The implementation roadmap would likely phase core finance and intercompany controls first, then project accounting, resource planning, procurement, and advanced analytics. AI-enabled controls could be introduced after baseline process stability is achieved. This sequencing reduces transformation risk while still creating measurable gains in close speed, billing accuracy, utilization visibility, and executive decision support.
Executive recommendations for ERP migration success
- Design the target operating model before selecting configuration options or customizations
- Standardize project, client, role, and financial master data across all entities early in the program
- Treat workflow orchestration as a core ERP design domain, not an afterthought
- Limit local exceptions to cases with clear regulatory or commercial justification
- Sequence migration in waves that stabilize finance and governance before advanced automation
- Establish KPI baselines for close cycle time, utilization visibility, billing accuracy, margin variance, and intercompany processing
- Use AI automation only where process definitions and data quality are mature enough to support trusted outcomes
For CIOs and enterprise architects, the central design question is how to create a connected operations environment that supports both standardization and adaptability. For COOs and CFOs, the question is how to reduce friction across delivery, finance, and reporting without slowing the business. The answer in both cases is an ERP modernization strategy grounded in governance, interoperability, and operational visibility.

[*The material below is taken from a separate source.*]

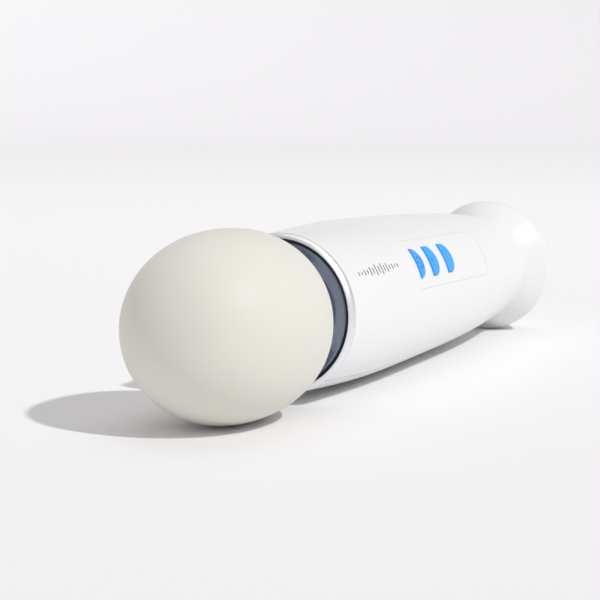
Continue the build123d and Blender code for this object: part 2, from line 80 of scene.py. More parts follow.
# Foot and inlet
FOOT_RADIUS, FOOT_RIM, FOOT_TAPER_FROM = 23.6, 205.2, 208.0
FOOT_END, FOOT_FACE_RADIUS, FOOT_WALL = 219.5, 18.6, 3.2
SPIGOT_LENGTH, SPIGOT_RADIUS, SPIGOT_BORE = 6.5, 15.4, 13.8
FOOT_HOLLOW = [(FOOT_END - FOOT_WALL, 16.8), (212.0, 19.2), (206.0, 20.6), (HANDLE_END + 2.5, SPIGOT_BORE)]
INLET_RADIUS, INLET_BORE, INLET_DEPTH = 4.2, 1.8, 10.0
INLET_STEP, INLET_BACK = 205.0, 203.5              # the barrel is thinner between these

# Key panel and keys
PANEL_FROM, PANEL_TO, PANEL_HALF_WIDTH, PANEL_CORNER = 76.0, 144.0, 8.0, 3.0
PANEL_THICK, PANEL_SET_IN, PANEL_GAP = 1.0, 0.06, 0.04
PANEL_CUTS = [88.8, 101.8, 116.0]                  # past each key
KEY_HALF_WIDTH, KEY_PROUD, KEY_GAP = 4.75, 0.35, 0.2
KEY_THICK, KEY_ROUND = 4.0, 0.28
# flat edge, length of the straight sides, bulge of the curved edge
KEYS = {"power": (80.7, 0.0, 5.0), "mode": (91.5, 3.3, 3.5), "speed": (105.2, 3.4, 3.6)}

# Marks
MARK_LIFT, KEY_MARK_THICK, PRINT_THICK = 0.02, 0.06, 0.04
POWER_SIGN_AT, POWER_SIGN_RADIUS, POWER_SIGN_LINE, POWER_SIGN_GAP = 83.1, 1.75, 0.42, 38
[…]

Professional services firms that approach migration as enterprise architecture transformation are better positioned to scale. They can onboard new entities faster, improve margin discipline, reduce manual coordination, and give leadership a more reliable view of performance. In a market where service delivery complexity continues to increase, that capability becomes a competitive advantage.
The strategic outcome: from fragmented systems to an enterprise operating backbone
The most important outcome of ERP migration in a multi-entity professional services organization is not technical modernization alone. It is the creation of a unified operating backbone that connects commercial commitments, delivery execution, financial control, and executive insight. When ERP is designed as enterprise operating architecture, the organization gains process harmonization, stronger governance, better scalability, and greater resilience.
That is the standard leaders should use when evaluating migration success. Not whether the legacy system was replaced, but whether the business can now coordinate work across entities with greater speed, visibility, and control. In professional services, that is what turns ERP from a back-office platform into a strategic system for growth.